Locate each line in the records containing "code". Copy it.
-----
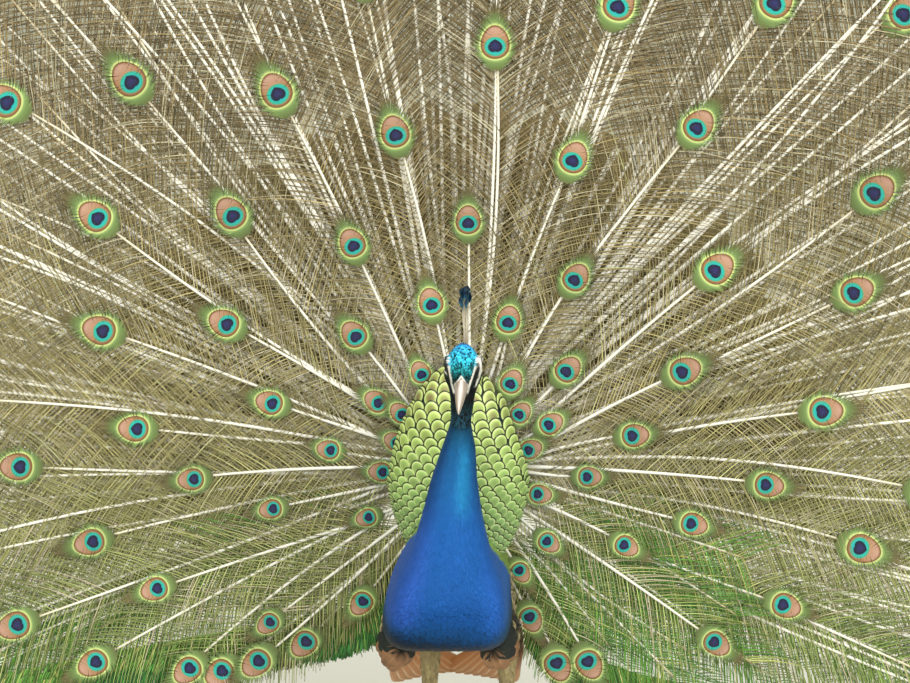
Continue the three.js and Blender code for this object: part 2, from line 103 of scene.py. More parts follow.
# The tail: its feathers' first and last reach, how far behind the fan they stand, their lowest heading.
FAN_ROOT, TAIL_LENGTH, TAIL_BEHIND, TAIL_LOWEST = 64.5, 425.0, 18.0, -8.0
# The back's shield: its middle, half its width, how far it goes up and down, and how far it bulges forwards.
SHIELD_X, SHIELD_Y, SHIELD_Z = 12.0, 74.0, 408.0
SHIELD_WIDE, SHIELD_UP, SHIELD_DOWN, SHIELD_BULGE = 78.0, 132.0, 112.0, 56.0
# The legs: the hock's and foot's middles between the two legs, and half the distance between the legs.
HOCK = np.array([23.0, 46.0, 166.0])
FOOT = np.array([12.0, 34.0, 15.0])
LEG_SPREAD = 43.0

# The rays, on which the long feathers lie, meet at one point, and the eyespots' rings centre on another.
RAY_X, RAY_Z, RING_X, RING_Z = 16.0, 415.0, 2.0, 274.0
RINGS = (0, 218, 300, 392, 486, 565, 641, 712, 790)
TALLER, LOPSIDED = 0.10, 0.035  # how much farther the rings reach at the top, and on the bird's right
DISC = (0.66, 0.72, 0.80, 0.90, 0.98, 1.02, 1.04, 1.04, 1.04, 1.03)  # eyespot size on each ring
RIM = 9  # the rim's eyespots count as this ring
SHAFT_ROWS = 24  # points along each train shaft
# The nearer eyespots, ring by ring: each one's heading in degrees and its reach from where the rays meet.
NEAR_EYES = (
    (
        (111.4, 127), (151.8, 86), (133.8, 100), (22.3, 83), (48.2, 98), (177.0, 92), (-13.3, 90),
        (-38.0, 124), (204.2, 118), (-59.2, 129), (87, 104),
    ), (
        (189.7, 218), (168.7, 153), (138.6, 128), (62.9, 121), (31.0, 116), (-0.4, 143), (-23.2, 201),
        (217.5, 276),
    ), (
        (199.7, 366), (179.8, 302), (158.5, 231), (126.8, 201), (100.0, 200), (73.7, 184), (45.7, 169),
        (13.8, 199), (-11.4, 265), (-33.3, 343), (232.4, 187), (-64.9, 184),
    ), (
        (189.2, 420), (170.7, 369), (146.2, 317), (114.8, 290), (88.7, 289), (60.8, 258), (26.4, 276),
        (-0.6, 341), (-21.4, 390), (215.2, 379), (219.2, 354), (222.5, 316), (227.4, 265), (-63.8, 247),
        (-56.5, 262),
    ), (
        (197.4, 521), (177.3, 491), (156.6, 434), (130.4, 392), (100.8, 394), (71.2, 379), (40.3, 368),
        (11.6, 409), (-9.2, 451),
    ),
    ((143.2, 499), (115.1, 478), (85.8, 486), (57.0, 472), (26.7, 482)),
    ((128.8, 574), (72.2, 554), (36.2, 555)),
    ((139.0, 650), (57.7, 629)),
    ((47.9, 702),),
)
SOURCE = np.random.default_rng  # each use draws from a source with a fixed number of its own
FULL_TURN = 6.2832  # radians


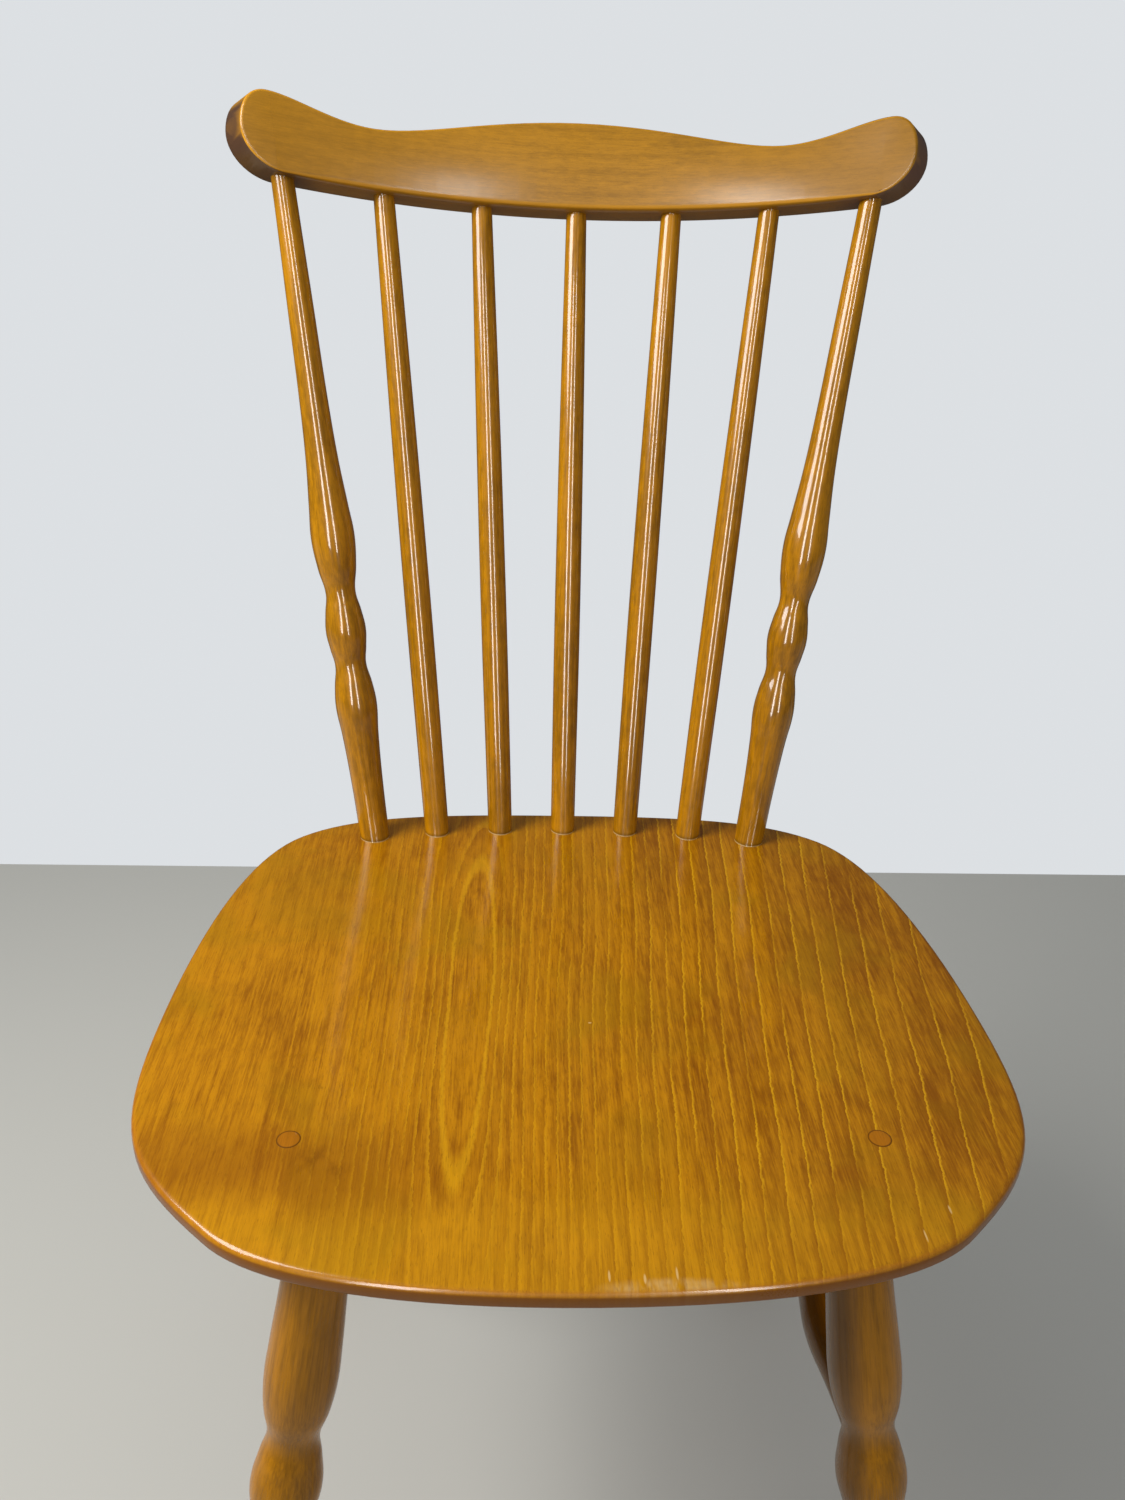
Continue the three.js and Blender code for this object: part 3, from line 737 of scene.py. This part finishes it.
-----
Exercise result
Continue the three.js and Blender code for this object: part 2, from line 103 of scene.py. More parts follow.
Continue the three.js and Blender code for this object: part 3, from line 737 of scene.py. This part finishes it.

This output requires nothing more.